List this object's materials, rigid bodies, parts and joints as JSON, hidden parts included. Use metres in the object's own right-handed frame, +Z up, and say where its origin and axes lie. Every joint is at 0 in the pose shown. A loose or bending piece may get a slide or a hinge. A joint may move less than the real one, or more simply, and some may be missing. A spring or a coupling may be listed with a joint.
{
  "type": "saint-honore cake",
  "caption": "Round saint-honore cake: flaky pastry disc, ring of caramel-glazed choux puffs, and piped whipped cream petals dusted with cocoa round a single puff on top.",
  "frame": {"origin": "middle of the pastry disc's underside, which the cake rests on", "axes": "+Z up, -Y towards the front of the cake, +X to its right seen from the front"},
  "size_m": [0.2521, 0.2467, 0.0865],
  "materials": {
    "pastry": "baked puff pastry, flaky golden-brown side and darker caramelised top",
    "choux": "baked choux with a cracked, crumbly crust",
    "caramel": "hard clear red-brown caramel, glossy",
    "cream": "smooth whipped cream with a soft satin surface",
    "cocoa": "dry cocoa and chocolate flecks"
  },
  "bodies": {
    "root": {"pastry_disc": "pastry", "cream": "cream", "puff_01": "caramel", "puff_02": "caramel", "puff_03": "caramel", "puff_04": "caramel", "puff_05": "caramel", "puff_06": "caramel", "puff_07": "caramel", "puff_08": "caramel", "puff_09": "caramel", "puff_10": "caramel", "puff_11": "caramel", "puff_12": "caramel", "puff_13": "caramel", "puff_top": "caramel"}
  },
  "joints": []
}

* [WRITTEN INSTRUCTION] Write the material out again word for word.

* [SOLUTION]
List this object's materials, rigid bodies, parts and joints as JSON, hidden parts included. Use metres in the object's own right-handed frame, +Z up, and say where its origin and axes lie. Every joint is at 0 in the pose shown. A loose or bending piece may get a slide or a hinge. A joint may move less than the real one, or more simply, and some may be missing. A spring or a coupling may be listed with a joint.
{
  "type": "saint-honore cake",
  "caption": "Round saint-honore cake: flaky pastry disc, ring of caramel-glazed choux puffs, and piped whipped cream petals dusted with cocoa round a single puff on top.",
  "frame": {"origin": "middle of the pastry disc's underside, which the cake rests on", "axes": "+Z up, -Y towards the front of the cake, +X to its right seen from the front"},
  "size_m": [0.2521, 0.2467, 0.0865],
  "materials": {
    "pastry": "baked puff pastry, flaky golden-brown side and darker caramelised top",
    "choux": "baked choux with a cracked, crumbly crust",
    "caramel": "hard clear red-brown caramel, glossy",
    "cream": "smooth whipped cream with a soft satin surface",
    "cocoa": "dry cocoa and chocolate flecks"
  },
  "bodies": {
    "root": {"pastry_disc": "pastry", "cream": "cream", "puff_01": "caramel", "puff_02": "caramel", "puff_03": "caramel", "puff_04": "caramel", "puff_05": "caramel", "puff_06": "caramel", "puff_07": "caramel", "puff_08": "caramel", "puff_09": "caramel", "puff_10": "caramel", "puff_11": "caramel", "puff_12": "caramel", "puff_13": "caramel", "puff_top": "caramel"}
  },
  "joints": []
}